== Dataset extract
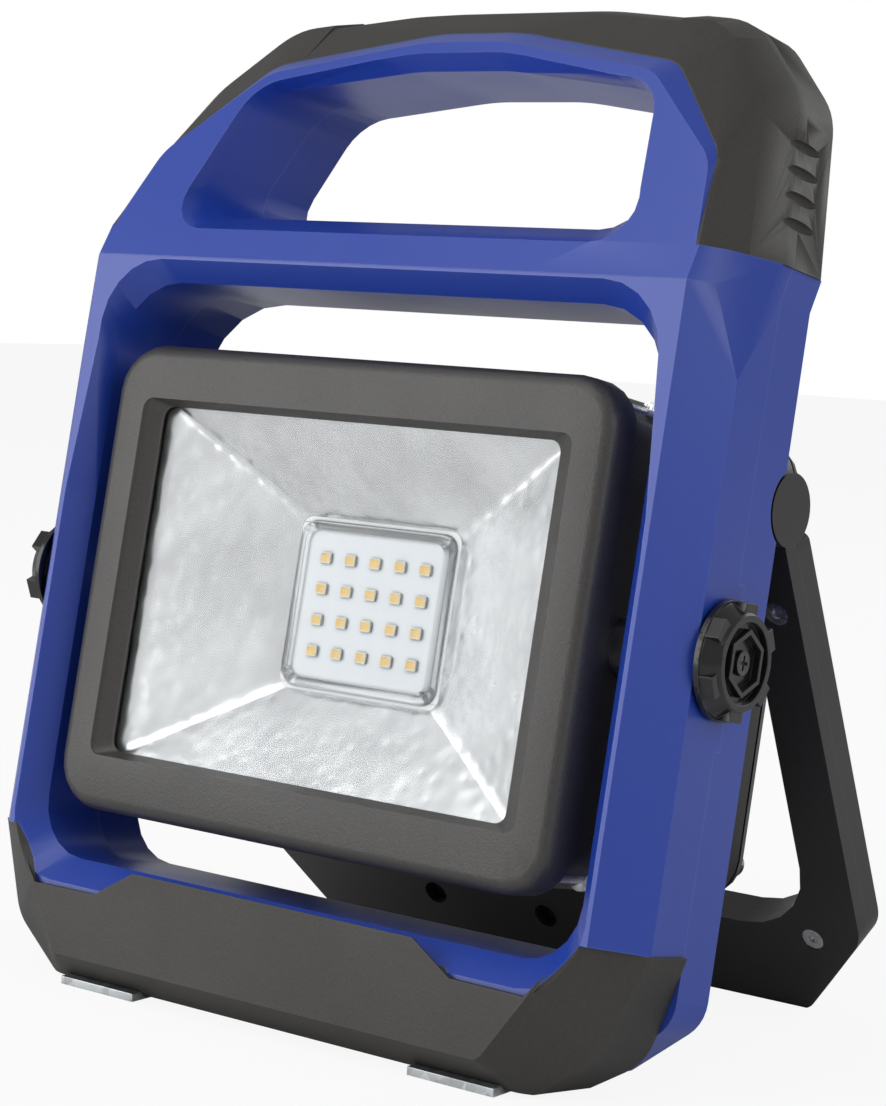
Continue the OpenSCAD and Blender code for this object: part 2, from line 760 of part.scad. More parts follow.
module glass_gasket() {
    color([0.1, 0.1, 0.1]) stand_up() difference() {
        slab(box_corners(pane_w, pane_h, 4), lip_y, pane_y);
        slab(box_corners(pane_w - 4, pane_h - 3.5, 3), 0, head_depth);
    }
}
module glass_lens() {
    color([0.85, 0.9, 0.9, 0.3]) stand_up() slab(box_corners(pane_w, pane_h, 4), pane_y, pane_y + glass_t);
}
module reflector() {
    y1 = board_y;
    color([0.9, 0.9, 0.9]) stand_up() difference() {
        union() {
            slab(box_corners(pane_w, pane_h, 4), flange_y, flange_y + sheet);
            loft([[flange_y + sheet / 2, box_corners(pane_w - 2.5, pane_h - 2, 2)], [y1, box_corners(light_w + sheet, light_h + sheet, 3)]]);
        }
        loft([
            [flange_y - 0.5, box_corners(pane_w - 3, pane_h - 2.5, 2)], [flange_y, box_corners(pane_w - 3.4, pane_h - 2.9, 2)],
            [y1, box_corners(light_w, light_h, 3)], [y1 + eps, box_corners(light_w, light_h, 3)]
        ]);
    }
}
module led_window() {
    color([0.9, 0.92, 0.95, 0.5]) stand_up() difference() {
        loft([
            [board_y - 3, box_corners(light_w - 2.4, light_h - 2.4, 4)], [board_y - 2.2, box_corners(light_w - 1.4, light_h - 1.4, 4)],
            [board_y, box_corners(light_w - 0.6, light_h - 0.6, 4)]
        ]);
        slab(box_corners(light_w - 3, light_h - 3, 3), board_y - 2.2, board_y + eps);
    }
}
module led_board() {
    color([0.92, 0.93, 0.9]) stand_up() difference() {
        slab(box_corners(board_w, board_h, 2), board_y, board_y + board_t);
        led_screw_places(board_y - eps, head_depth, screw_r);
    }
}
module led_screw_places(y0, y1, r) {
    left_and_right() for (s = [-1, 1]) rod_y(board_w - 3.4, s * (board_h - 5), r, y0, y1);
}
module led_board_screws() {
    color(steel) stand_up() {
        led_screw_places(board_y, floor_y, screw_r - running);
        led_screw_places(board_y - 1.2, board_y, 2.4);
    }
}
module led_chips() {
    color([0.95, 0.75, 0.2]) stand_up()
        for (i = [0:led_cols - 1]) for (j = [0:led_rows - 1])
            translate([(i - (led_cols - 1) / 2) * led_pitch, board_y - 0.8, (j - (led_rows - 1) / 2) * led_pitch])
                block(-1.6, 1.6, 0, 0.8, -1.3, 1.3);
}

// ---- Battery and electronics ----
cell_r = 9.1;
cell_len = 65;
chamber_w = case_w - housing_wall;
cells_in_row = max(1, floor((2 * chamber_w - 6) / (cell_len + 1)));
row_len = cells_in_row * (cell_len + 0.6);
cell_y = head_depth - 36;
cell_rows = [-12, 12];
holder_y = cell_y - cell_r - 0.5;
module battery_cells() {
    color([0.1, 0.4, 0.65]) stand_up() for (z = cell_rows) for (i = [0:cells_in_row - 1])
        rod_x(-row_len / 2 + i * (cell_len + 0.6) + 0.3, -row_len / 2 + i * (cell_len + 0.6) + 0.3 + cell_len,
            cell_y, z, cell_r);
}
module cell_holder() {
    color(black) stand_up() difference() {
        union() {
            block(-row_len / 2 - 1.5, row_len / 2 + 1.5, holder_y - 2, cell_y - 3, cell_rows[0] - cell_r - 2, cell_rows[1] + cell_r + 2);
            left_and_right() for (z = [-10, 10]) rod_y(row_len / 2 - 12, z, 3, floor_y + floor_t, holder_y - 1);
        }
        for (z = cell_rows) rod_x(-row_len / 2, row_len / 2, cell_y, z, cell_r);
        block(-row_len / 2, row_len / 2, holder_y, cell_y, -8, 8);
    }
}
module driver_board() {
    z0 = cell_rows[0] - cell_r - 4;
    color([0.05, 0.3, 0.15]) stand_up() {
        block(-40, 40, floor_y + floor_t + 4, floor_y + floor_t + 4 + board_t, -case_h + top_wall + 2, z0 - 3);
        for (x = [-34, 34]) rod_y(x, (z0 - 1 - case_h + top_wall) / 2, 2.5, floor_y + floor_t, floor_y + floor_t + 4);
        rod_y(-18, (z0 - 1 - case_h + top_wall) / 2, 5, floor_y + floor_t + 4 + board_t, floor_y + floor_t + 16);
        block(0, 18, floor_y + floor_t + 4 + board_t, floor_y + floor_t + 14, -case_h + top_wall + 4, z0 - 4);
    }
}

// ---- Side knobs, drawn for the right side ----
knob_x = side_w + washer_t + 0.3;
module knob() {
    face_x = knob_x + knob_h;
    difference() {
        union() {
            rod_x(knob_x, knob_x + 1.4, tilt_y, 0, knob_r);
            rod_x(knob_x + 1.4, face_x, tilt_y, 0, knob_r - 0.6, knob_r - 2.9);
            for (a = [0:60:300])
                translate([knob_x, tilt_y, 0]) rotate([a, 0, 0]) block(0, knob_h - 0.6, -2.6, 2.6, knob_r - 5, knob_r - 0.4);
        }
        difference() {
            rod_x(face_x - 1.8, face_x + eps, tilt_y, 0, knob_r - 4.4);
            translate([face_x - 2, tilt_y, 0]) rotate([0, 90, 0]) difference() {
                cylinder(h = 2.4, r = 7.6, $fn = 6);
                translate([0, 0, -eps]) cylinder(h = 4, r = 6.4, $fn = 6);
            }
        }
        rod_x(knob_x - eps, knob_x + 2, tilt_y, 0, stud_r);
        rod_x(knob_x, face_x + eps, tilt_y, 0, screw_r);
        rod_x(knob_x + 3, face_x + eps, tilt_y, 0, 2.75);
    }
}
module knob_stud() {
    difference() {
        rod_x(case_w - 5, knob_x + 2, tilt_y, 0, stud_r);
        rod_x(side_w - 8, side_w + far, tilt_y, 0, screw_r);
    }
}
module knob_screw() {
    rod_x(side_w - 6, knob_x + 3, tilt_y, 0, screw_r - 0.02);
    difference() {
        rod_x(knob_x + 3, knob_x + 4.6, tilt_y, 0, 2.7);
        for (a = [0, 90]) translate([0, tilt_y, 0]) rotate([a, 0, 0])
            block(knob_x + 3.8, knob_x + 5, -1.7, 1.7, -0.35, 0.35);
    }
}
module right_knob() { color(black) stand_up() knob(); }
module right_knob_stud() { color(steel) stand_up() knob_stud(); }
module right_knob_screw() { color(steel) stand_up() knob_screw(); }
module left_knob() { color(black) stand_up() mirror([1, 0, 0]) knob(); }
module left_knob_stud() { color(steel) stand_up() mirror([1, 0, 0]) knob_stud(); }
module left_knob_screw() { color(steel) stand_up() mirror([1, 0, 0]) knob_screw(); }

// ---- Stand, drawn in its own plane: z runs up the leg from the foot to the pivot ----
leg_out = side_w - 1.2;
leg_in = leg_out - stand_arm_w;
arm_top = -stand_boss_r - 1;
// Outside of the stand, and the arch between its legs
stand_side = [[leg_out - 19, -stand_len, 6], [leg_out, -stand_len + 25, 10], [leg_out, arm_top, 2]];
stand_arch = both([[leg_in, -stand_len + stand_bar, 20], [leg_in + 1, arm_top + 20, 2]]);
stand_outline = both(concat(stand_side, [[leg_in + 1, arm_top, 2], [leg_in, -stand_len + stand_bar, 20]]));
stand_mid = stand_front + stand_plate_t;
stand_screw_places = [[leg_out - 5.9, -26.2], [leg_out - 13.7, -stand_len + 23]];
module on_floor() {
    intersection() {
        children();
        block(-far, far, -far, far, 0, far);
    }
}
module stand_boss() {
    difference() {
        union() {
            rod_x(lug_x1 + washer_x, side_w, 0, 0, stand_boss_r);
            difference() {
                hull() {
                    rod_x(lug_x1 + washer_x, leg_out, 0, 0, stand_boss_r - 3);
                    block(lug_x1 + washer_x, leg_out, stand_front, stand_mid - gap, arm_top - 12, arm_top);
                }
                block(lug_x1, leg_out + eps, -far, stand_front, -far, far);
                block(lug_x1, leg_out + eps, stand_mid, far, -far, arm_top + gap);
            }
        }
        rod_x(lug_x1, side_w - 2.7, 0, 0, pin_r + running);
    }
}
module stand_front_plate() {
    color(black) on_floor() stand_up() on_stand() {
        difference() {
            union() {
                slab(stand_outline, stand_front, stand_mid);
                left_and_right() stand_boss();
            }
            left_and_right() rod_x(lug_x1, side_w - 2.7, 0, 0, pin_r + running);
            for (x = [-1, 0, 1]) rod_y(x * 36.6, -stand_len + 12.4, 3.5, stand_front - eps, stand_mid - 1);
            left_and_right() for (p = stand_screw_places) {
                rod_y(p.x, p.y, screw_r, stand_front - eps, stand_mid + eps);
                rod_y(p.x, p.y, 3, stand_front - eps, stand_front + 1.8);
            }
        }
    }
}
module stand_rear_shell() {
    outer = both(stand_side);
    inner = grown(stand_outline, -shell_wall);
    bevel_y = stand_back - stand_bevel_y;
    past_bevel = stand_bevel_in * (stand_bevel_y + eps) / stand_bevel_y;
    color(black) on_floor() stand_up() on_stand() difference() {
        loft([[stand_mid, outer], [bevel_y, outer], [stand_back, grown(outer, -stand_bevel_in)]]);
        loft([
            [stand_mid - eps, stand_arch], [bevel_y, stand_arch], [stand_back + eps, grown(stand_arch, past_bevel)]
        ]);
        difference() {
            slab(inner, stand_mid - eps, bevel_y - 0.5);
            left_and_right() for (p = stand_screw_places) {
                rod_y(p.x, p.y, screw_boss_r, stand_mid - 2 * eps, stand_back);
            }
        }
        left_and_right() for (p = stand_screw_places) rod_y(p.x, p.y, screw_r, stand_mid - eps, stand_back - 3);
    }
}
module stand_screws() {
    color(steel) stand_up() on_stand() left_and_right() for (p = stand_screw_places) {
        rod_y(p.x, p.y, screw_r - running, stand_front + 1.8, stand_back - 4);
        difference() {
            rod_y(p.x, p.y, 2.9, stand_front + 0.2, stand_front + 1.8);
            rod_y(p.x, p.y, 1.2, stand_front - eps, stand_front + 1);
        }
    }
}

frame_front_shell();
frame_rear_shell();
grip_front_half();
grip_rear_half();
bottom_bumper();
foot_pads();
shell_screws();
tilt_bushes();
knob_washers();
stand_pivot_pins();
stand_friction_washers();
front_bezel();
head_housing();
rear_cover();
glass_gasket();
glass_lens();
reflector();
led_window();
led_board();
led_chips();
led_board_screws();
bezel_screws();
head_trunnions();
rear_cover_gasket();
rear_cover_screws();
cell_holder();
battery_cells();
driver_board();
control_board();
power_switch();
charge_socket();
power_button();
charge_port_cover();
charge_port_pin();
right_knob();
right_knob_stud();
right_knob_screw();
left_knob();
left_knob_stud();
left_knob_screw();
stand_front_plate();
stand_rear_shell();
stand_screws();
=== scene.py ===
import json
from math import cos, radians, sin

import bpy
from mathutils import Matrix, Vector


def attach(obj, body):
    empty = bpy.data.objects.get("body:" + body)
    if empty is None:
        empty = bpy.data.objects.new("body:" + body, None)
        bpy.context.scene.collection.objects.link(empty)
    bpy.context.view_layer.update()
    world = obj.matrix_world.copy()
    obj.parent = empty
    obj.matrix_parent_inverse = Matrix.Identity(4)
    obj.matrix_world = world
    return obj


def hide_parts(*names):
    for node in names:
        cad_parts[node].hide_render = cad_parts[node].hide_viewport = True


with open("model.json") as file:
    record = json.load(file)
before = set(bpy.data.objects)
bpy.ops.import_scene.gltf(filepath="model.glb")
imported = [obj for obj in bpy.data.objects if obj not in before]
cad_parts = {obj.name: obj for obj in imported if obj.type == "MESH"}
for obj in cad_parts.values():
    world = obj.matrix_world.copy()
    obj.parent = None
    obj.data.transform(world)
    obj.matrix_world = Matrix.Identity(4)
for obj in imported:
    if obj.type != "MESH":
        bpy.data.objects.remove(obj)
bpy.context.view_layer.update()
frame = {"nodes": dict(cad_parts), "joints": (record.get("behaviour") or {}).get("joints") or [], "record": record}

# ---- The view of the work light ----
# The light stands leaning back, and is seen from its own left. Places are given in the
# leaning frame, whose zero is the middle of the bezel's front face. The tilt axis lies
# tilt_depth behind that face.
lean = radians(10)
tilt_pin = Vector(next(j for j in frame["joints"] if j["name"] == "head_tilt")["pos_m"])
tilt_depth = 0.021
upright = Matrix.Rotation(-lean, 3, "X")
face_centre = tilt_pin - upright @ Vector((0, tilt_depth, 0))


def on_light(across, back, up):
    """A point of the leaning frame, in metres, as a place in the scene."""
    return face_centre + upright @ Vector((across, back, up))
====
Each line above that includes "None" counts once; state the total and nothing more.

3